Google is putting its foot down. For over a decade, individuals and small businesses had their free lunch. They enjoyed free customized emails from Google.
Everything changed in January 2022, when the Silicon Valley Titan released an update informing Small Businesses in the G Suite platform that the free features will have to go. Complimentary subscribers must switch to paid subscriptions by August 1 or lose their Google integrations.
Google Workspace Subscription
Entrepreneurs are predictably shocked. As far as online collaboration tools are concerned, Google Workspace isn’t cheap. The leader in virtual Workspace is now charging 6 USD per person per month (paid annually) for their basic package. Meanwhile, Microsoft 365 offers similar functionalities for a much lower price.
No More Legacies
Most startups are already in the more affordable Microsoft 365, which has overtaken Google Workspace’s subscriber count.
Workspace remains the choice of medium and large companies, especially in the health care industry, for its security and convenience features. However, the tech giant used to be lenient towards its legacies, smaller companies that have been with Google since its early G-Suite days.
Startup entrepreneurs now claim that Google betrayed its long-standing pledge to always make these products available without charge.
Bound to Happen
However, nothing should come as a shock if you look at the bigger picture. In recent years, Google has been on the path of monetizing its previously free features. Customized corporate email addresses are among the few free features left. Google Photos has already forced users to sign up for a subscription if they want to keep using the service.
Google Workspace, formerly G Suite, emerged in 2006 as a free service for people and companies. The software was renamed “Google Apps” in 2011 and switched to a subscription-based revenue model. Companies registered for free accounts between these years were permitted to forego the subscription.

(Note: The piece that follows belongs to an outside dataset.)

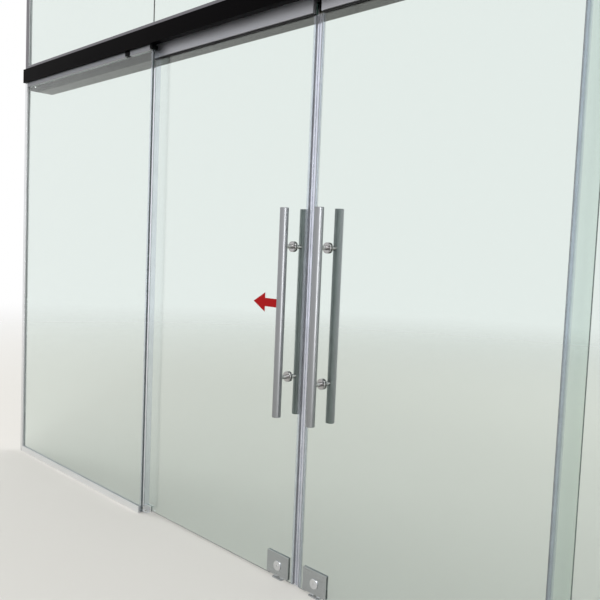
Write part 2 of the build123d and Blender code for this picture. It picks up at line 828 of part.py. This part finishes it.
def lock_bolt():
    """The round bolt that drops into the floor."""
    z = (bolt_rest_height, bolt_rest_height + bolt_length)
    bolt = rod_z(lock_x, leaf_y, z, bolt_radius)
    return chamfer(bolt.edges().filter_by(GeomType.CIRCLE), 1.0)


# Direction arrow

def arrow_sticker():
    """A film arrow on the outside of the leaf, pointing the way that the leaf opens."""
    head = arrow_head_height / 2
    shaft = arrow_shaft_height / 2
    outline = Polyline((arrow_tip, 0), (arrow_neck, head), (arrow_neck, shaft),
                       (arrow_tail, shaft), (arrow_tail, -shaft), (arrow_neck, -shaft),
                       (arrow_neck, -head), close=True)
    film = extrude(make_face(outline), arrow_film)
    return Pos(0, leaf_front, arrow_middle) * Rot(90, 0, 0) * film


# Frame
save("header_beam", [drill_for_track_bolts(header_beam())])
save("header_fascia", [header_fascia()])
save("header_cover", header_cover())
save_pair("header_end_plates", [header_end_plate()])
save("track", [drill_for_track_bolts(track())])
save("track_bolts", track_bolts())
save_pair("track_stops", track_stops())
save_sides("sidelite_glass", [sidelite_glass()])
save_pair("floor_channels", [floor_channel()])
save_pair("jamb_channels", [jamb_channel()])
save_pair("head_channels", head_channels())
save_pair("head_clamps", [head_clamp(clamp_x), head_clamp(corner_x)])
save_pair("edge_seals", [edge_seal()])
save("transom_panes", transom_panes())
save("transom_channels", transom_channels())
save_pair("setting_blocks", setting_blocks())
strips = glazing_strips()
save("glazing_strips", strips + mirrored(strips) + transom_strips())
save_pair("floor_guides", [floor_guide()])
save_pair("floor_keepers", [floor_keeper()])

# Leaves
save_sides("leaf_glass", [leaf_glass()])
save_sides("rail_outer", [rail_outer()])
save_sides("rail_inner", [rail_inner()])
save_sides("rail_gaskets", rail_gaskets())
save_sides("rail_bolts", rail_bolts())
save_sides("rail_end_caps", rail_end_caps())
save_sides("hangers", [hanger(x) for x in hanger_xs] + [axle(x) for x in hanger_xs])
save_sides("wheel_lead", [wheel(hanger_xs[0])])
save_sides("wheel_trail", [wheel(hanger_xs[1])])
save_sides("meeting_seal", [meeting_seal()])
save_sides("pull_outside", [pull_tube(-1)])
save_sides("pull_inside", [pull_tube(1)])
save_sides("pull_posts", pull_posts())
save_sides("pull_rosettes", pull_rosettes())
save_sides("lock_outer_plate", [lock_plate(True)])
save_sides("lock_inner_plate", [lock_plate(False)])
save_sides("lock_body", [lock_body()])
save_sides("lock_turn", [lock_turn()])
save_sides("lock_bolt", [lock_bolt()])
save("left_arrow_sticker", mirrored([arrow_sticker()]))
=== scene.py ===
import json
import math

import bmesh
import bpy
from mathutils import Matrix, Vector

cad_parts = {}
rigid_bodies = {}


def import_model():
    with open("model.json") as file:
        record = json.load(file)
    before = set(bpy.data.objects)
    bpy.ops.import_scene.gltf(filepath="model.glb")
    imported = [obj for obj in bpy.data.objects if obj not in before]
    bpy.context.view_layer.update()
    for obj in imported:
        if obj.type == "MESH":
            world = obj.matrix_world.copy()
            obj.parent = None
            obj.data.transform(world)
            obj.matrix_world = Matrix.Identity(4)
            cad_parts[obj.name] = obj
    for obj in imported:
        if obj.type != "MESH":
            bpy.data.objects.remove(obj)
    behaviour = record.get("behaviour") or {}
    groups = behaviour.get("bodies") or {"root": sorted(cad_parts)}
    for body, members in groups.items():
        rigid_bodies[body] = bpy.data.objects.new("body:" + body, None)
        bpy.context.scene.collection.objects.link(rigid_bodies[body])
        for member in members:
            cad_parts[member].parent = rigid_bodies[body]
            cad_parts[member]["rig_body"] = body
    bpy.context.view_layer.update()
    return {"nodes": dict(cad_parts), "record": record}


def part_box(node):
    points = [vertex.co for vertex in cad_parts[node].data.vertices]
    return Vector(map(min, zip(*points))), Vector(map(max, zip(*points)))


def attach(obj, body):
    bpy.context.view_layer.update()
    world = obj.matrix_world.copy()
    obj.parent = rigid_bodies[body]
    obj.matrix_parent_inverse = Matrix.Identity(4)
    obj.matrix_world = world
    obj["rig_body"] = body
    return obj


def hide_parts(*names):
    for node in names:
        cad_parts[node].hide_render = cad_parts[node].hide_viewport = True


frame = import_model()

# A sliding glass entrance: two hung leaves between fixed panes, under a black header, with
# fixed glass above. Lengths are metres unless a name ends in _mm.

bpy.context.scene.view_settings.view_transform = "Standard"
leaves = ("left", "right")


def colour(code):
    """Turns an sRGB hex colour into linear values."""
    parts = [int(code[i:i + 2], 16) / 255 for i in (1, 3, 5)]
    linear = [c / 12.92 if c <= 0.04045 else ((c + 0.055) / 1.055) ** 2.4 for c in parts]
    return (*linear, 1.0)


def add(tree, kind, values=None, links=None, **settings):
    """Adds a node to a tree, with its settings, its input values and its links."""
    node = tree.nodes.new(kind)
    for name, value in settings.items():
        setattr(node, name, value)
    for name, value in (values or {}).items():
        node.inputs[name].default_value = value
    for name, source in (links or {}).items():
        tree.links.new(source, node.inputs[name])
    return node


def start_material(name):
    """An empty material with an output, and the coordinates of the piece."""
    material = bpy.data.materials.new(name)
    material.use_nodes = True
    tree = material.node_tree
    tree.nodes.clear()
    output = add(tree, "ShaderNodeOutputMaterial")
    place = add(tree, "ShaderNodeTexCoord").outputs["Object"]
    return material, tree, output, place


def finish_material(tree, output, shader_values, shader_links):
    """The surface shader, linked to the output."""
    shader = add(tree, "ShaderNodeBsdfPrincipled", shader_values, shader_links)
    tree.links.new(shader.outputs["BSDF"], output.inputs["Surface"])


# Finishes

glass_ior = 1.52


def toughened_glass():
    """Clear float glass, toughened on rollers: a faint green body, a slow waviness about
    300 mm long that bends the reflections, and a thin film of dust."""
    waves_per_m, wave_depth = 3.3, 0.0006
    smears_per_m, most_dust = 9.0, 0.03
    material, tree, output, place = start_material("toughened_float_glass")
    wave = add(tree, "ShaderNodeTexNoise", {"Scale": waves_per_m, "Detail": 1.0},
               {"Vector": place})
    bump = add(tree, "ShaderNodeBump", {"Strength": 0.05, "Distance": wave_depth},
               {"Height": wave.outputs["Fac"]})
    film = add(tree, "ShaderNodeTexNoise", {"Scale": smears_per_m, "Detail": 4.0},
               {"Vector": place})
    dust = add(tree, "ShaderNodeMapRange", {"To Min": 0.0, "To Max": most_dust},
               {"Value": film.outputs["Fac"]})
    body = {"Base Color": colour("#e2ebe7"), "Transmission Weight": 1.0, "IOR": glass_ior}
    finish_material(tree, output, body,
                    {"Normal": bump.outputs["Normal"], "Roughness": dust.outputs["Result"]})
    return material


def ground_glass_edge(name, code, clear):
    """The ground and polished edge of a pane, where the iron in the glass shows as green.
    The wheel's marks are about 6 mm wide and 0.2 mm deep."""
    marks_per_m, mark_depth = 160.0, 0.0002
    least_rough, most_rough = 0.12, 0.3
    material, tree, output, place = start_material(name)
    grind = add(tree, "ShaderNodeTexNoise", {"Scale": marks_per_m, "Detail": 3.0},
                {"Vector": place})
    haze = add(tree, "ShaderNodeMapRange", {"To Min": least_rough, "To Max": most_rough},
               {"Value": grind.outputs["Fac"]})
    bump = add(tree, "ShaderNodeBump", {"Strength": 0.15, "Distance": mark_depth},
               {"Height": grind.outputs["Fac"]})
    body = {"Base Color": colour(code), "Transmission Weight": clear, "IOR": glass_ior}
    finish_material(tree, output, body,
                    {"Normal": bump.outputs["Normal"], "Roughness": haze.outputs["Result"]})
    return material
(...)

Following strong reactions from legacies, Google has changed its initial deadline from May 1 to July 1.
With the new start date on the horizon, many small business owners have expressed dissatisfaction with Google for allegedly breaking a commitment to provide these products for free. You’d think Google would want to make moving to a paid subscription as simple as possible to generate money, but support from Google has reportedly been completely unhelpful in this regard.
Two Ways to Look at Things
The abrupt change serves as a reminder that free platforms can be taken away. Many small business owners who have treated Workspace as a part of their business are now facing a tough choice.
“They’re basically strong-arming us to switch to something paid after they got us hooked on this free service,” said Richard J. Dalton Jr., a longtime user who operates a scholastic test-prep company in Vancouver, British Columbia.
Adapting to the Changing Times
However, Google might not be alone in limiting the perks of free users. In fact, it’s becoming a trend in e-commerce to limit freebies as they usually attract non-paying customers. A new era has begun, and it’s undoubtedly greedier.